Manfredo gives us more than enough insider insights in what seasoned, middle-aged NYPD Detective Joe Rizzo tells his new partner, the young, idealistic, freshly made Detective Mike McQueen. Why do you dress for winter if you're on a stakeout in the summer? Why are those empty Snapple tea bottles knocking around in the back of Rizzo's unmarked car?

There is also some brilliant, realistic detective work as Rizzo uses subtle clues, and knowledge of the immigrant Italian culture, to determine that an apparent murder might hide a sadder truth.

Manfredo has an unusual take on the grand theme of police procedurals: When cops find themselves part of a vast, corrupt, mutually back-scratching political machine, how can anything remotely similar to justice be done?

Manfredo starts his story in a familiar way: Joe Rizzo and Mike McQueen investigate a near-rape that Rizzo eventually clears by fabricating a deathbed confession. McQueen, who has developed a romantic attachment to the victim, finds this a little too expedient, but Rizzo points out that the evidence does point to the dead-guy pervert and both the police and the victim can find their own kind of closure.

Then Rizzo tells McQueen that Internal Affairs has been investigating him for several years over his relationship with a former partner who may have been responsible for the death of a highly placed organized-crime informant. Rizzo says he owes his former partner, but he won't reveal what that debt might be.

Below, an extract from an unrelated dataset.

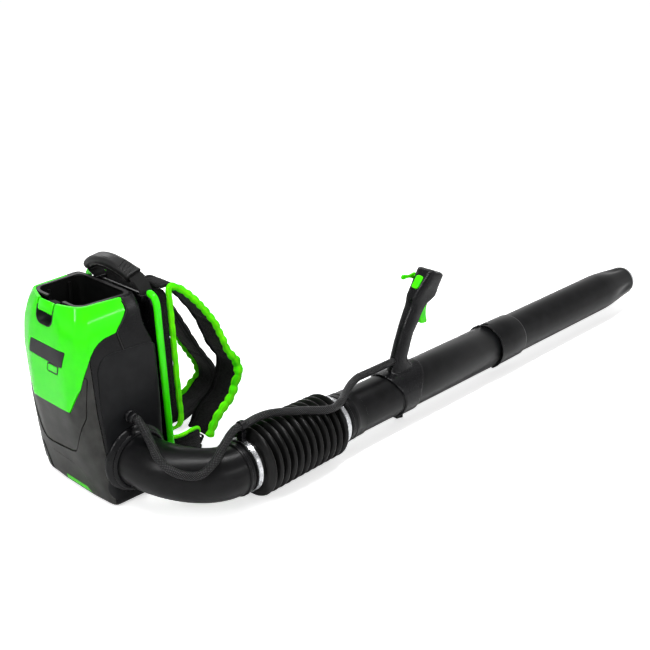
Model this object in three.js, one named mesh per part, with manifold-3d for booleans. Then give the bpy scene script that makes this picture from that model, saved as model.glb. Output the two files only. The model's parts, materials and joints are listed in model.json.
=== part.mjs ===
// Backpack leaf blower: a blower housing on a harness frame, a swivelling outlet elbow,
// a bellows hose and a straight tube line with a sliding control handle and a nozzle.
// Millimetres. +X is the wearer's forward direction, +Y the wearer's left, +Z is up.
// The origin lies on the ground under the housing.
import * as THREE from 'three';
import { mergeVertices } from 'three/addons/utils/BufferGeometryUtils.js';
import Module from 'manifold-3d';

// ---- clearances and shared details ----
const SEAM = 0.3; // gap kept where two pieces touch
const RUNNING = 0.35; // radial gap of a turning or sliding fit
const OVERCUT = 5; // how far a cutting body runs past the face that it opens
const ROUND = 28; // sides of the large round pieces
const INNER_ROUND = 24; // sides of the round pieces inside the housing
const SMALL_ROUND = 16; // sides of pins, bosses and buttons
const FLAT_SHARE = Math.cos(Math.PI / ROUND); // how far out a large round piece's flats lie, of its corners

// ---- housing ----
const SHELL_WALL = 3;
const BASE_HALF_WIDTH = 124;
const BELLY_REAR_X = -141;
const LEFT_REACH = 7; // how much further out the left side stands than the right
const FRONT_X = 32;
const NECK_FRONT_X = 13;
const RIM_Z = 432;
const RIM_REAR_X = -119;
const RIM_FRONT_X = 8;
const RIM_REAR_HALF = 69;
const RIM_FRONT_HALF = 93.5;
const RIM_THICKNESS = 3;
const REAR_CROWN = 15; // how far the middle of the rear face stands behind its edges, at the rim
const RIM_CROWN_HALF = 33; // half width of that middle facet at the rim
const CREASE_Z = 376;
const SPLIT_Y = -6; // the shells meet a little to the right of the middle

// ---- battery bay and latch ----
const BAY_WALL = 2.5;
const BAY_FLOOR_Z = 238;
const BAY_INSET = 7;
const BAY_SLOT_RADIUS = 6; // hole in the tub's front wall for the terminal leads
const LATCH_WIDTH = 49;
const SCOOP_HALF = 29;
const SCOOP_BOTTOM_Z = 384;
const SCOOP_CORNER = 18;
const POCKET_WALL = 2.2;
const POCKET_BACK_X = -113.5;
const LATCH_PIN_RADIUS = 1.5;
const LATCH_PIN_X = -123;
const LATCH_PIN_Z = 404;
const TERMINAL_HEIGHT = 20;
const TERMINAL_WIDTH = 56;
const TERMINAL_DEPTH = 26;
const TERMINAL_RIBS = 5;

// ---- fan and motor ----
const OUTLET_X = -41;
const OUTLET_Z = 98;
const DUCT_HALF_HEIGHT = 49;
const VOLUTE_HALF_DEPTH = 40;
const VOLUTE_WALL = 2.5;
const VOLUTE_BOSS_RADIUS = 6;
const DUCT_SHORTFALL = 6; // gap between the duct's mouth and the sloping side of the housing
const SCROLL_SIDE_GAP = 7; // room between the scroll and the left side of the housing
const SCROLL_TOP_GAP = 2.5; // room between the scroll and the battery tub
const FAN_Y = BASE_HALF_WIDTH * 0.18;
const FAN_Z = 150;
const SCROLL_START_RADIUS = BASE_HALF_WIDTH * 0.6;
const IMPELLER_RADIUS = SCROLL_START_RADIUS - 10;
const IMPELLER_EYE = 42;
const IMPELLER_DEPTH = 34;
const IMPELLER_PLATE = 2.5;
const IMPELLER_BLADES = 8;
const HUB_RADIUS = 12;
const SHAFT_RADIUS = 4;
const BEARING_RADIUS = 11;
const BEARING_WIDTH = 7;
const SHAFT_FRONT = 32; // how far the shaft reaches into the scroll
const MOTOR_RADIUS = 33;
const MOTOR_LENGTH = 36;
const MOTOR_WALL = 2;
const MOTOR_FLANGE_RADIUS = 40;
const ROTOR_RADIUS = 18;
const AIR_GAP = 0.8;
const GRILLE_RADIUS = 56;
const GRILLE_BARS = 5;
const CONTROLLER_SIZE = { x: 66, y: 46, z: 26 };
const CONTROLLER_SETBACK = 6; // from the duct's mouth
const FIN_HEIGHT = 8;
const FIN_COUNT = 6;

// ---- outlet collar, elbow, bellows and tube line ----
const COLLAR_BASE_RADIUS = 72;
const COLLAR_RIM_RADIUS = 61;
const COLLAR_LENGTH = 18;
const COLLAR_BORE = COLLAR_RIM_RADIUS - 4;
const BELLOWS_RADIUS = 77;
const BELLOWS_END_RADIUS = 72.5;
const BELLOWS_VALLEY = 11; // how deep a fold is
const BELLOWS_BORE = 60;
const BELLOWS_RIBS = 12;
const BELLOWS_X0 = 126;
const BELLOWS_X1 = 362;
const CUFF_LENGTH = 22;
const CUFF_WALL = 3;
const TUBE_Y = -276;
const TUBE_Z = BELLOWS_RADIUS; // the folds rest on the ground
const ELBOW_RADIUS = 55;
const ELBOW_WALL = 3;
const ELBOW_END_X = 84;
const ELBOW_INLET_DROP = 72; // straight pull of the inlet end's curve
const ELBOW_OUTLET_PULL = 64;
const ELBOW_STEPS = 9; // rings round the bend
const SPIGOT_RADIUS = 52.3;
const CLAMP_WIDTH = 11;
const CLAMP_THICKNESS = 1.2;
const CONNECTOR_END_X = 436;
const REAR_TUBE_RADIUS = 52.5;
const MIDDLE_TUBE_RADIUS = 53.2;
const TUBE_WALL = 2.2;
const TUBE_JOIN_X = 560;
const JOIN_SPIGOT = 28;
const SOCKET_DEPTH = 26;
const SLEEVE_X = 939;
const SLEEVE_LENGTH = 106;
const SLEEVE_RADIUS = 56.5;
const SLEEVE_ENGAGEMENT = 46;
const NOZZLE_RADIUS = 52;
const TAPER_X = 1470;
const NOZZLE_END_X = 1612;
const NOZZLE_END_RADIUS = 41;
const FLUTE_DEPTH = 5;
const FLUTES = 4;
const WEAR_RING_STANDOUT = 10;
const LUG_HEIGHT = 3.2;
const LUG_LENGTH = 12;
const LUG_WIDTH = 9;
const LUG_X = 946;
const TWIST_ANGLE = 20;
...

"There is no right. There is no wrong," Rizzo tells McQueen repeatedly like a motormouth, wisecracking Zen master. "There just is."

Of course, what makes police procedurals so fascinating, whether written by former cops like Joseph Wambaugh or skilled storytellers like the late Ed McBain, is the ironic contrast between ethics - what the law requires - and expediency - what police must do to keep the peace, their jobs, and their sanity as they confront the worst, and, occasionally, the best of the human condition, five days a week with overtime.

While most readers like a novel to start on the first page, Manfredo's really begins about a third of the way in, when the manic-depressive daughter of an influential New York City Councilman has removed the cash and some severely incriminating evidence from her father's safe and fled her upper-middle-class nest. If Rizzo and McQueen can find her and return what she's taken, McQueen will be transferred to a comfortable desk job at Police Plaza in Manhattan, and the Internal Affairs investigation against Rizzo will mysteriously disappear.

We've seen "little lost girl" story lines before. In cop novels, they usually bring on a tour of a city's seedier areas, with some action thrown in just for fun. Manfredo has the guts to offer a glimpse of how challenging and interesting genuine police work can be, without the dazzle and slime.

Nobody fires a gun in this book. There are no scenes in strip joints, no fistfights on subway cars, no high-speed chases in which the bad guy drives the getaway car through a vegetable stand. With the exception of a sadistic burglar's gruesome treatment of a family dog, the violence and derring-do that clutter police melodramas on television and in movies and hundreds of novels, happens far offstage.

What Manfredo shows us is how Rizzo uses the favors he's done, the relationships he's built up over a long career, to turn what could have been a hopeless wild goose chase into a careful, effective, and, at times, deeply disturbing exploration of New York's outlaw biker culture.

Along the way, McQueen objects to some of Rizzo's tactics, especially when Rizzo, in exchange for learning where the girl might be hiding, agrees to act as a go-between and clear up a potentially violent misunderstanding between a local mob boss and a biker gang.

The book builds to a difficult and complicated moral decision regarding the incriminating evidence. Rizzo leaves the no-win choice to McQueen, who has the most to lose. Rizzo's retirement is assured. What McQueen decides will affect the rest of his career.

And yet Rizzo always has a card or two up his sleeve. How he plays them will make all the difference.